In the 1970s, cathode blocks were made of anthracite (amorphous carbon). This material offered a fairly high electrical resistance. Faced with the needs of plants to increase their current intensity in order to increase their production, these blocks were progressively replaced with so-called “semi-graphite” blocks (containing between 30% and 50% of graphite) starting from the 1980s, then by so-called “graphite” blocks containing 100% graphite grains but whose binder between these grains remained amorphous. Since the graphite grains of these blocks have a low electrical resistance, the blocks present a lower electrical resistance to current passing through them and consequently, for constant intensity, the cathode voltage drop is reduced.
Finally, the most recent block types are so-called “graphitized” blocks. A high temperature graphitization heat treatment is carried out on these blocks, increasing the electrical conductivity of the block by graphitization of the carbon.
At the same time as these above improvements were being implemented to reduce the electrical resistance of materials, the current used in aluminum reduction plants was increased. This increase in current consequently increased the plant's production (for constant current efficiency, the number of tonnes of metal produced by a cell is proportional to the intensity of the current that passes through it). Since the cathode voltage drop Uc is equal to the product of the cathode resistance Rc and the intensity I of the current circulating in the cathode (Uc=Rc×I), the cathode voltage drops remained high, typically about 300 mV.

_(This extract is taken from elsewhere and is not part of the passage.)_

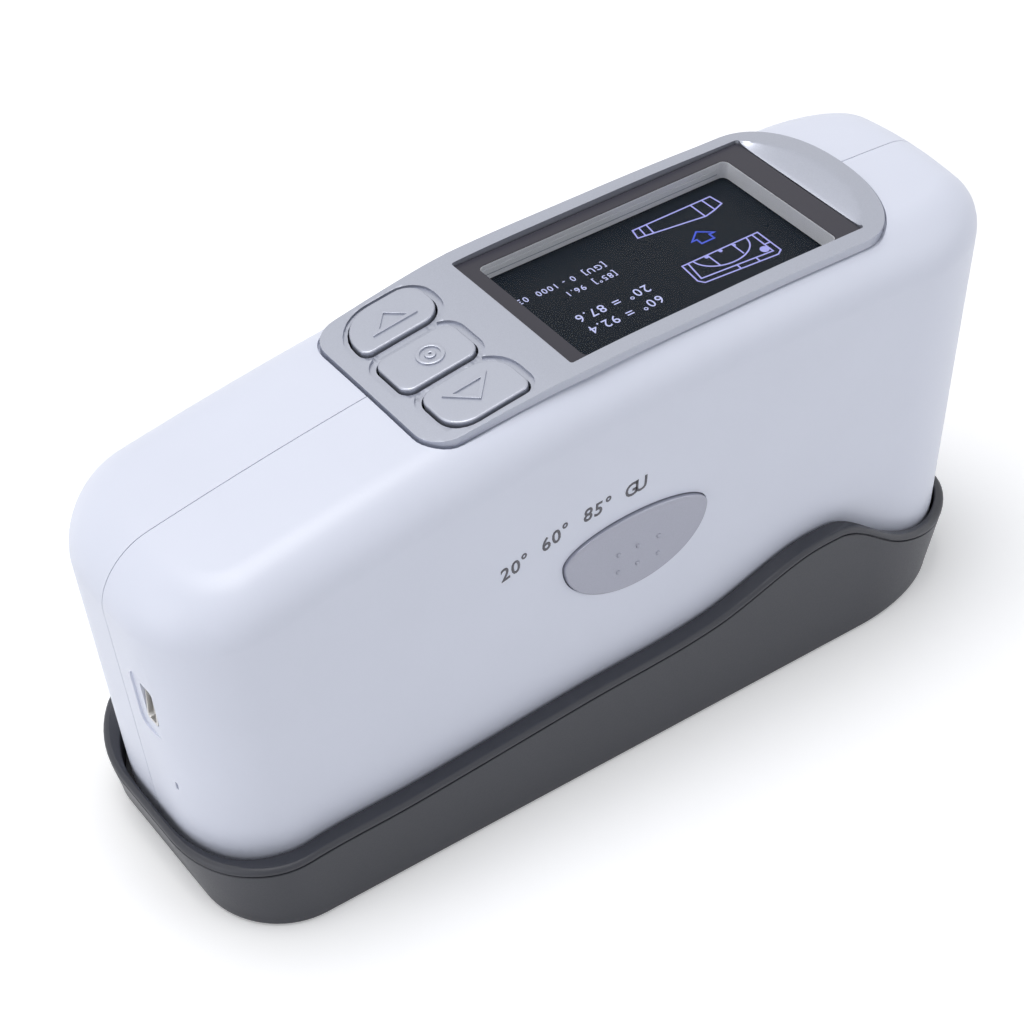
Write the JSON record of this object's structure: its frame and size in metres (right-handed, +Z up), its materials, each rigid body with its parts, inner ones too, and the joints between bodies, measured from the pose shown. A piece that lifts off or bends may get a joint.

Furthermore, changes to the properties of cathode blocks have led to the emergence of new problems such as, for example, erosion of cathodes. For example, it has been observed that as the quantity of graphite contained in cathode blocks increases, a block becomes more sensitive to erosion problems at the head of the block. The current density is not distributed uniformly over the entire width of the pot, and there is a peak current density at each end of the block, on the surface of the cathode. This peak current density causes local erosion of the cathode, which is particularly marked when the block is rich in graphite. These very high erosion areas can limit the life of the pot, which is a major economic problem for an aluminum reduction plant.
It is known that the cathode voltage drop Uc can be reduced by using composite connection bars including a steel part and a part made of a metal with an electrical conductivity higher than steel, usually copper. Examples of patents include French patent application FR 1 161 632 (Pechiney), U.S. Pat. No. 2,846,388 (Pechiney), U.S. Pat. No. 3,551,319 (Kaiser) and international application WO 02/42525 (Servico).
It is also known from international applications WO 01/63014 (Comalco) and WO 01/27353 (Alcoa), that copper inserts can be used to improve the distribution of current along the cathode block. These documents teach to enclose a copper insert in the steel connection bar and to confine the insert inside the cell in order to reduce conduction of heat out of the cell.
However, these solutions are, first of all, expensive because copper is more expensive than steel and the copper quantities involved may be high. In the most frequently used technologies, the number of bars per electrolytic pot is usually between 50 and 100. Therefore the extra cost associated with the presence of copper components increases very quickly.
Furthermore, even the known revised configurations are not fully satisfactory. These configurations cause reductions in the global cathode voltage drop (in other words including the voltage drop in the bar) on the order of 50 mV, which is too low to justify the additional investment costs, and produce relatively high peak current densities at the head of the block, namely more than about 12 kA/m2.
Therefore the applicants tried to find satisfactory solutions to the drawbacks of prior art, and particularly to the problem of specific consumption.